DESCRIPTION OF THE TASK - Identify the lines containing the word "lifts". Copy each one.

[Saved data entries]
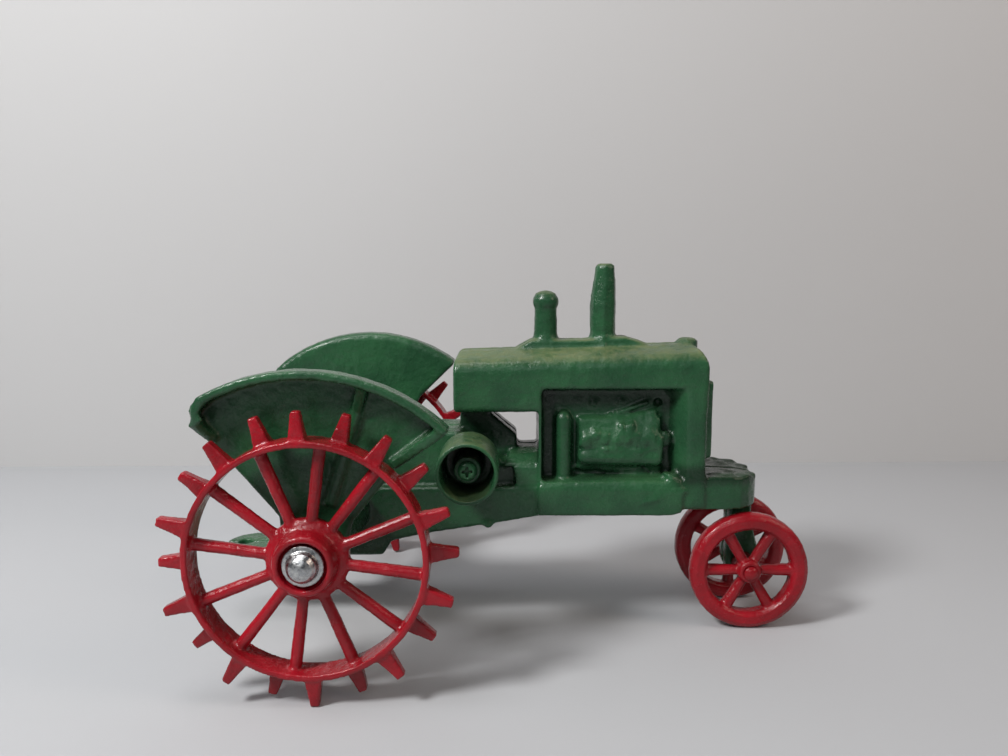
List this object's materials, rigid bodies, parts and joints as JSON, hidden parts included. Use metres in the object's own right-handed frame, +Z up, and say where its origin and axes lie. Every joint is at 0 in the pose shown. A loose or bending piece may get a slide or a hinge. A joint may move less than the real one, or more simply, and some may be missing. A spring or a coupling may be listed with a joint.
{
  "type": "toy tractor",
  "caption": "Cast-iron toy row-crop tractor with spade-lug steel rear wheels, fan-shaped fenders, close-set front wheels and a side belt pulley, all free to turn.",
  "frame": {"origin": "on the ground under the middle of the toy's overall length and width", "axes": "+X forwards towards the front wheels, +Y to the tractor's left, +Z up"},
  "size_m": [0.1884, 0.1394, 0.1153],
  "materials": {
    "green_enamel": "gloss enamel over rough sand-cast iron, dusty on top",
    "red_enamel": "gloss enamel over sand-cast iron",
    "bright_zinc": "bright zinc plate, lightly hammered",
    "plain_steel": "drawn steel rod"
  },
  "bodies": {
    "chassis": {"body_right": "green_enamel", "body_left": "green_enamel", "rear_axle": "plain_steel", "front_axle": "red_enamel", "push_nut_right": "bright_zinc", "push_nut_left": "bright_zinc", "pulley_screw": "green_enamel"},
    "rear_wheel_right": {"rear_wheel_right": "red_enamel"},
    "rear_wheel_left": {"rear_wheel_left": "red_enamel"},
    "front_wheel_right": {"front_wheel_right": "red_enamel"},
    "front_wheel_left": {"front_wheel_left": "red_enamel"},
    "belt_pulley": {"belt_pulley": "green_enamel"}
  },
  "joints": [
    {"name": "rear_wheel_right_spin", "type": "hinge", "parent": "chassis", "child": "rear_wheel_right", "pos_m": [-0.05298, -0.06, 0.03962], "axis": [0, 1, 0], "continuous": true},
    {"name": "rear_wheel_left_spin", "type": "hinge", "parent": "chassis", "child": "rear_wheel_left", "pos_m": [-0.05298, 0.06, 0.03962], "axis": [0, 1, 0], "continuous": true},
    {"name": "front_wheel_right_spin", "type": "hinge", "parent": "chassis", "child": "front_wheel_right", "pos_m": [0.07543, -0.0121, 0.01875], "axis": [0, 1, 0], "continuous": true},
    {"name": "front_wheel_left_spin", "type": "hinge", "parent": "chassis", "child": "front_wheel_left", "pos_m": [0.07543, 0.0121, 0.01875], "axis": [0, 1, 0], "continuous": true},
    {"name": "belt_pulley_spin", "type": "hinge", "parent": "chassis", "child": "belt_pulley", "pos_m": [-0.01268, -0.025, 0.0553], "axis": [0, 1, 0], "continuous": true}
  ]
}
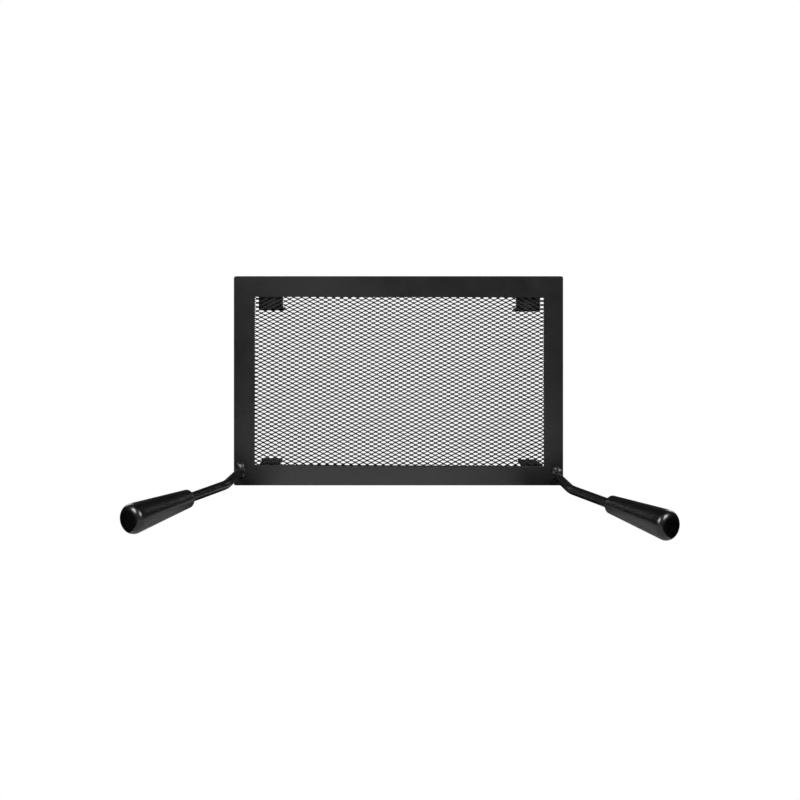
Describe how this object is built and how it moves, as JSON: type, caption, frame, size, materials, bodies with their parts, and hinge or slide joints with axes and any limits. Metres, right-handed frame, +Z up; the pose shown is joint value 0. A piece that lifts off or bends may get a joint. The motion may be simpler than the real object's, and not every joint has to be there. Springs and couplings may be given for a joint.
{
  "type": "fireplace screen",
  "caption": "Rectangular flat-bar frame filled with expanded metal, with bent rod handles ending in tapered grips in front, and four strip tabs that reach back into the opening.",
  "frame": {"origin": "middle of the frame's bottom edge, on the bars' middle plane", "axes": "+X along the frame's width, to the right seen from the front; +Y to the back, towards the fire; +Z up, from the bottom edge that the frame stands on"},
  "size_m": [0.6896, 0.2865, 0.3166],
  "materials": {
    "frame_paint": "satin black paint",
    "bracket_paint": "satin black paint",
    "rod_paint": "satin black paint",
    "mesh_paint": "satin black paint",
    "weld_paint": "glossy black paint on rippled weld",
    "grip_black": "satin black",
    "insert_brass": "machined"
  },
  "bodies": {
    "root": {"bottom_left_corner_weld": "weld_paint", "bottom_left_rest_tab": "bracket_paint", "bottom_left_rest_tab_inner_weld": "weld_paint", "bottom_left_rest_tab_outer_weld": "weld_paint", "bottom_mesh_tack_1": "weld_paint", "bottom_mesh_tack_2": "weld_paint", "bottom_mesh_tack_3": "weld_paint", "bottom_mesh_tack_4": "weld_paint", "bottom_rail": "frame_paint", "bottom_right_corner_weld": "weld_paint", "bottom_right_rest_tab": "bracket_paint", "bottom_right_rest_tab_inner_weld": "weld_paint", "bottom_right_rest_tab_outer_weld": "weld_paint", "left_grip": "grip_black", "left_grip_insert": "insert_brass", "left_handle_rod": "rod_paint", "left_mesh_tack_1": "weld_paint", "left_mesh_tack_2": "weld_paint", "left_rod_weld": "weld_paint", "left_stile": "frame_paint", "mesh_panel": "mesh_paint", "right_grip": "grip_black", "right_grip_insert": "insert_brass", "right_handle_rod": "rod_paint", "right_mesh_tack_1": "weld_paint", "right_mesh_tack_2": "weld_paint", "right_rod_weld": "weld_paint", "right_stile": "frame_paint", "top_left_corner_weld": "weld_paint", "top_left_guide_tab": "bracket_paint", "top_left_guide_tab_inner_weld": "weld_paint", "top_left_guide_tab_outer_weld": "weld_paint", "top_mesh_tack_1": "weld_paint", "top_mesh_tack_2": "weld_paint", "top_mesh_tack_3": "weld_paint", "top_mesh_tack_4": "weld_paint", "top_rail": "frame_paint", "top_right_corner_weld": "weld_paint", "top_right_guide_tab": "bracket_paint", "top_right_guide_tab_inner_weld": "weld_paint", "top_right_guide_tab_outer_weld": "weld_paint"}
  },
  "joints": []
}
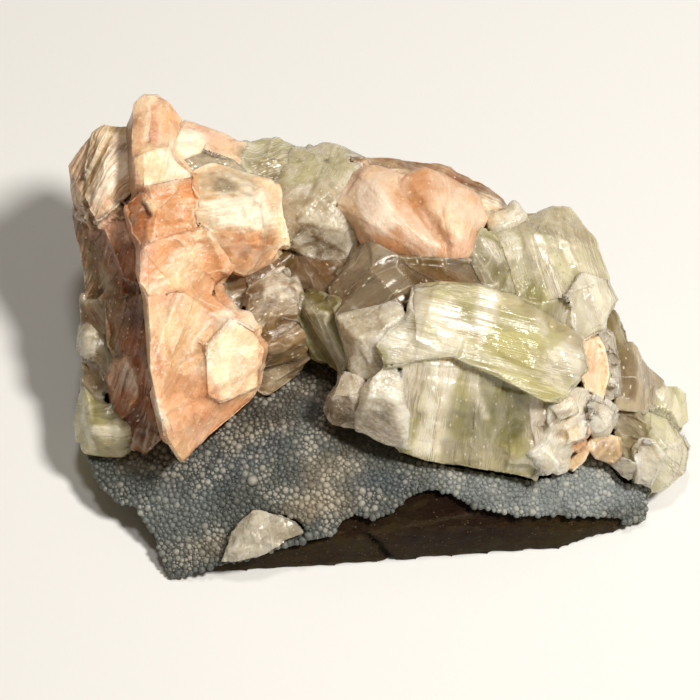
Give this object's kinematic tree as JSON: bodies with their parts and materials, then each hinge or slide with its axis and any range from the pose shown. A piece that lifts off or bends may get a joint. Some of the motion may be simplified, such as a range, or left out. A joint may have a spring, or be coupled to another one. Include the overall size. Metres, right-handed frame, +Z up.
{
  "type": "apophyllite cluster",
  "caption": "Mineral specimen: green apophyllite blocks and peach stilbite sheaves grown on grey botryoidal chalcedony over a broken wedge of dark basalt, lying on its flat break.",
  "frame": {"origin": "middle of the bounding box's footprint, on the flat break that the specimen rests on", "axes": "+X along the specimen's length, to the right as seen from the crystal side; +Y away from the viewer, into the slope; +Z up"},
  "size_m": [0.1204, 0.0822, 0.0558],
  "materials": {
    "apophyllite_green": "translucent pale green, fine growth striations, pearly glints",
    "apophyllite_clear": "translucent grey to colourless, veiled, glassy",
    "apophyllite_smoky": "translucent olive brown, glassy",
    "stilbite_peach": "silky to pearly cleavage faces, faintly translucent",
    "stilbite_cream": "pearly cream with clear veins",
    "stilbite_golden": "silky golden sheaf striations",
    "stilbite_red": "deep pink to red-brown, rough pearly faces",
    "chalcedony": "blue-grey botryoidal crust of small waxy balls",
    "basalt": "dark brown, fine-grained, rough broken faces"
  },
  "bodies": {
    "root": {"basalt_matrix": "basalt", "chalcedony_crust": "chalcedony", "apophyllite_main_upper": "apophyllite_green", "apophyllite_main_lower": "apophyllite_green", "apophyllite_cube_large": "apophyllite_clear", "apophyllite_cube_small": "apophyllite_clear", "apophyllite_step": "apophyllite_clear", "apophyllite_long": "apophyllite_green", "apophyllite_smoky_upper": "apophyllite_smoky", "apophyllite_smoky_right": "apophyllite_smoky", "stilbite_fin_foot": "stilbite_peach", "stilbite_fin_middle": "stilbite_peach", "stilbite_fin_shoulder": "stilbite_peach", "stilbite_fin_crest": "stilbite_peach", "stilbite_bow_tie": "stilbite_peach", "stilbite_back_layer": "stilbite_golden", "apophyllite_back_small": "apophyllite_clear", "apophyllite_back_right": "apophyllite_green", "apophyllite_right_cluster": "apophyllite_clear", "stilbite_right_patch": "stilbite_cream", "stilbite_right_blade": "stilbite_cream", "apophyllite_right_point": "apophyllite_clear", "stilbite_right_foot": "stilbite_golden", "apophyllite_right_sparkle": "apophyllite_clear", "stilbite_cream_block": "stilbite_cream", "stilbite_golden_sheaf": "stilbite_golden", "apophyllite_top_centre": "apophyllite_clear", "apophyllite_top_left": "apophyllite_green", "stilbite_back_ridge": "stilbite_peach", "apophyllite_crescent": "apophyllite_smoky", "stilbite_flank_upper": "stilbite_red", "stilbite_lens": "stilbite_red", "stilbite_flank_lower": "stilbite_red", "apophyllite_flank_grey": "apophyllite_clear", "apophyllite_bud": "apophyllite_clear", "apophyllite_left_foot": "apophyllite_green", "stilbite_hollow_column": "stilbite_cream", "stilbite_hollow_ledge": "stilbite_cream", "apophyllite_hollow_right": "apophyllite_smoky", "apophyllite_hollow_left": "apophyllite_smoky", "apophyllite_edge_upper": "apophyllite_smoky", "apophyllite_edge_round": "apophyllite_smoky", "apophyllite_corner_small": "apophyllite_clear", "apophyllite_corner_round": "apophyllite_green", "apophyllite_corner_tip": "apophyllite_green", "apophyllite_front_clear": "apophyllite_clear", "apophyllite_front_small": "apophyllite_clear"}
  },
  "joints": []
}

ANSWER TO THE PROBLEM -
Describe how this object is built and how it moves, as JSON: type, caption, frame, size, materials, bodies with their parts, and hinge or slide joints with axes and any limits. Metres, right-handed frame, +Z up; the pose shown is joint value 0. A piece that lifts off or bends may get a joint. The motion may be simpler than the real object's, and not every joint has to be there. Springs and couplings may be given for a joint.
Give this object's kinematic tree as JSON: bodies with their parts and materials, then each hinge or slide with its axis and any range from the pose shown. A piece that lifts off or bends may get a joint. Some of the motion may be simplified, such as a range, or left out. A joint may have a spring, or be coupled to another one. Include the overall size. Metres, right-handed frame, +Z up.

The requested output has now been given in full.